Lacy, a Memphis-based gynecologist, is one of the plaintiffs in United States v. Skrmetti — a case challenging a 2023 law passed in Tennessee that bans gender-affirming care for transgender minors. Oral arguments in the case begin today.
Activists and legal scholars see the Skrmetti case as the culmination of a yearslong culture war that has thrust transgender people, especially children, into the national spotlight. The court’s decision will have ramifications for the future of transgender healthcare for adults as well as minors. It could also set a precedent for rulings on future cases related to sex discrimination.
Lacy majored in biology at the College and was also a member of the soccer and track and field teams. After graduating, she went to medical school at Johns Hopkins and completed a residency in gynecology at the University of Tennessee.
Her practice, Modern Gynecology & Reproductive Health, provides a “comprehensive range of reproductive health services,” according to its website. Lacy said that hormone therapy for transgender patients makes up about a quarter of her work. “You don’t realize until you start providing care how many people need it,” she said. “It’s very important to me as part of our mission.”
Lacy began providing healthcare for transgender people in 2016. At her practice, she serves between 600 and 700 transgender patients at any given time. But the Tennessee law, Senate Bill 1 (SB1), cast doubt on the safety and legitimacy of this care, despite support for methods of hormone therapy from leading medical organizations.
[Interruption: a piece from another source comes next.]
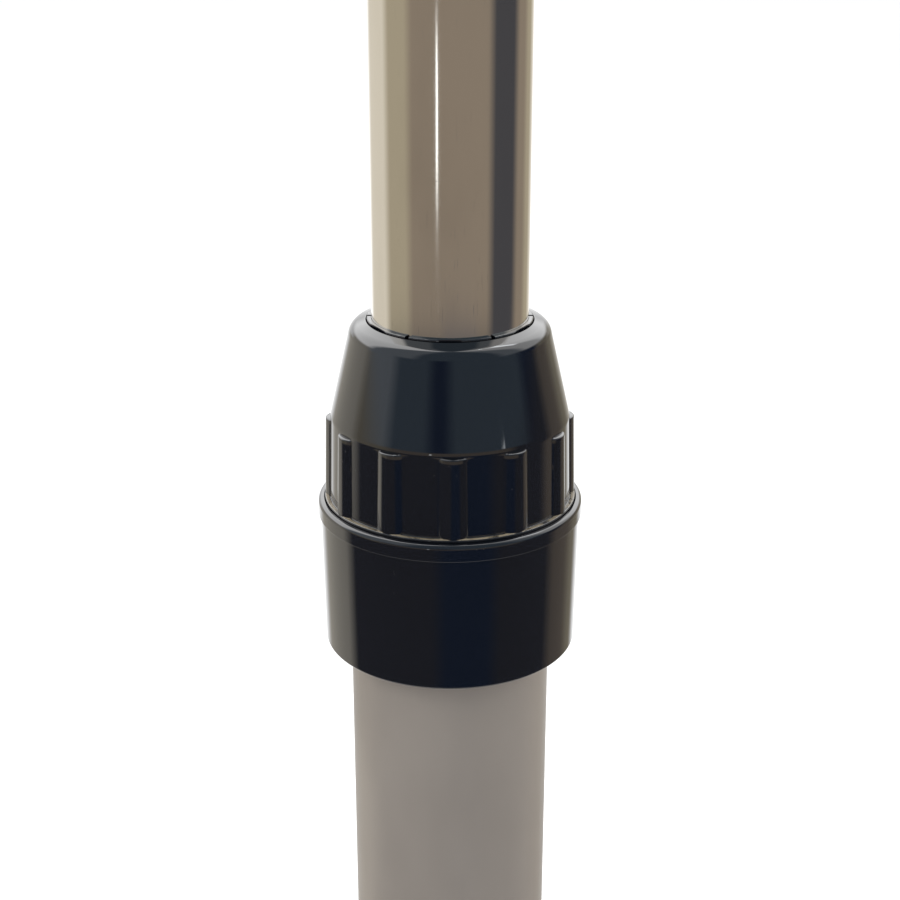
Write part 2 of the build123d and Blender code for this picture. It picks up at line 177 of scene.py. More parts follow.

Immediately before the law took effect, about 25 of her transgender patients were minors, she said.
In 2023, once it became apparent that SB1 would pass, Lacy attended a conference about the law and introduced herself to members of the Tennessee branch of the American Civil Liberties Union (ACLU). “I said I would be willing to be involved [in their work] and would do whatever might be necessary,” she said.
Lacy saw firsthand how the law has affected her patients and their families, all of whom have “struggled for months at minimum” before even making an appointment. “Now that they’ve gone through all of this and they’re at a point where they feel good, the government is coming in and saying, ‘You can’t do that.’”
“Anguished bewilderment is probably the best way to describe it,” Lacy said of her patients’ reactions to the law. “These kids are like, ‘I don’t get how they can tell me I can’t do this, because I feel better.’ And the parents are sometimes quite terrified as well.”
So, soon after the conference, when the ACLU asked if Lacy would be willing to serve as a plaintiff in the case along with three transgender children and their families, she agreed.
Lacy’s role in the case, she said, is just to do her job — but not to craft the argument that lawyers will use to persuade the justices. “I have a unique position as a physician who understands the reality of the medical treatment as someone who has treated hundreds of people,” she said. “My job is to show up and be present and share, from a medical standpoint, what is important for people to know.”
For instance, Lacy could dispute myths that transgender people seek gender-affirming surgeries merely on a whim or that transgender hormonal therapy presents major medical complications for patients. “The treatment is very, very safe,” she said.
She added that she couldn’t fully speak to the extent of the law’s effect on transgender minors, because it has meant that they can no longer come to her or other doctors for care, and discourse about the issue has been shut down. “Not to be cliche, but it gets driven into a closet,” she explained. “It’s absolutely been shown, time and time again, that when conversation and access are stifled, it has a negative and deleterious effect on people’s health.”
A ruling is expected in late spring, but until then, the future of transgender healthcare in Tennessee and throughout the country is uncertain, Lacy said. “We don’t know what’s going to happen in terms of trans care across the board,” she said. “But we’re going to keep moving forward.”